Today, it is a verdant, bountiful garden that feeds my family all summer long and provides a quiet and refreshing place where people can stroll and rest in.  Much more has grown up in this garden.  My daughter opened a wood-fired pizzeria in my garden (mypizzaonearth.com).  My new studio opens out onto the garden.  My husband and nephew built an English-style brick pathway and patio in the garden.  My little garden developed further to include a burgeoning Dorset community garden where members meet to garden, trade plants and gardening tips and to socialize.   Birds love to visit the garden, too.  Miracles do happen. Deserts really can bloom.

As I dropped the peas into the soil this afternoon and was transported back to my mother’s garden,  I looked up at my own beautiful garden with is tall spires of garlic, its deep blue irises, its bright yellow-green lettuce, and fragrant herbs. I realized that, while I paint for a living, I now live in a painting.  My surroundings are also my canvas.  Gardening is just another form of landscape painting.   No wonder I am totally absorbed by it.





My CIGARette Boat : poetic musings on a faithful old canoe

4 04 2012

On the last day of March, my oldest son and I launched the canoe – an old, patched up discard that my husband and I bought from a canoe rental in Guelph, 30 years ago.   The $400.00 we paid for it seemed like an astronomical amount, especially since what we got was a sun-bleached canoe with cigarette burns all over it.

Rich cottagers on the Muskoka Lakes may have their antique cigar boats, but I have my rickety cigarette canoe and, believe me, it’s no less precious. So far, we’ve enjoyed 30 splendid years of canoeing in that faithful  vessel and she’s still plying these northern waters, still tracking straight and true, despite the extra bit of duct tape patchwork.   Never once has she dumped us, even with all those restless toddlers who would suddenly lurch over her gunnels to drag their curious, little fingers in the water.

As we slide the decrepit canoe  into the newly thawed lake, and gingerly lower ourselves onto the flimsy, wicker seats, we are extra careful not to put any weight on the paper thin floor. We don’t want to go through.  There are still chunks of ice floating around in the lake.  Did she survive another winter, we wonder?  Any sign of a leak spouting out from under the duct tape?   We watch anxiously for a few seconds, but, she holds together and soon we are swinging the bow around the end of the dock and heading exuberantly past the ice and out into the open water.
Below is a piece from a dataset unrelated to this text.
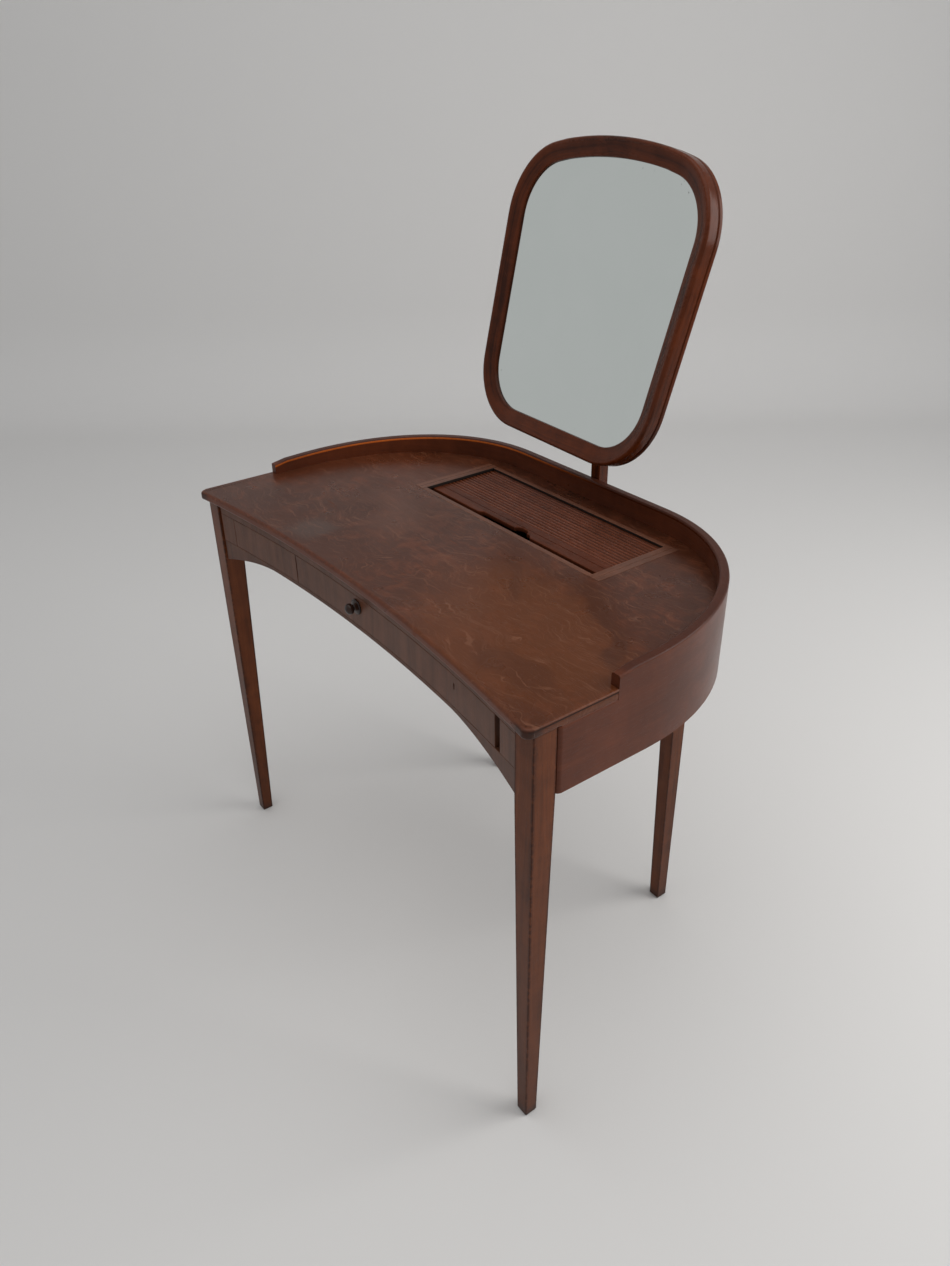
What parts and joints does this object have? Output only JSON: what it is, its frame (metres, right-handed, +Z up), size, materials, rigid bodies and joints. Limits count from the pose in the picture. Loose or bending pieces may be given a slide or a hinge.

How can I describe to you the thrill of those very first moments of canoeing each spring?  To grip the smooth, wooden end of the paddle in your cupped hand once again; to feel both the weight of the water against the paddle and the familiar strain in your muscles; to hear the water gurgle as the moving paddle forms little eddies and ruffles around the paddle and canoe; to glide and bob gracefully and freely, like an equestrian under full gallop, over the surface of the water; all that makes me almost burst with joy.  In those first few minutes, I want to canoe until the next freeze up.  (Just  toss my easel in, too.)

I think of all the pristine lakes and serpentine rivers of Muskoka, Haliburton  and Algonquin Park, over which our canoe has safely carried the family, to secluded places of astounding beauty, and of ear-pulsing silence.  Those are the magical  hideaways where the sky pierces through the dense, golden green foliage in little blobs of bright blue;  where undisturbed, fallen leaves paint the forest floor gold, red and rust, and the soaring purple-blue  rocks wear wigs and vests of lime-green moss. .

Is it any wonder that I ended up being a painter?  I am so grateful to my humble, cigarette canoe that has taken me to see the remote, secret colours of our grand, Canadian wilderness.  How can I not paint them?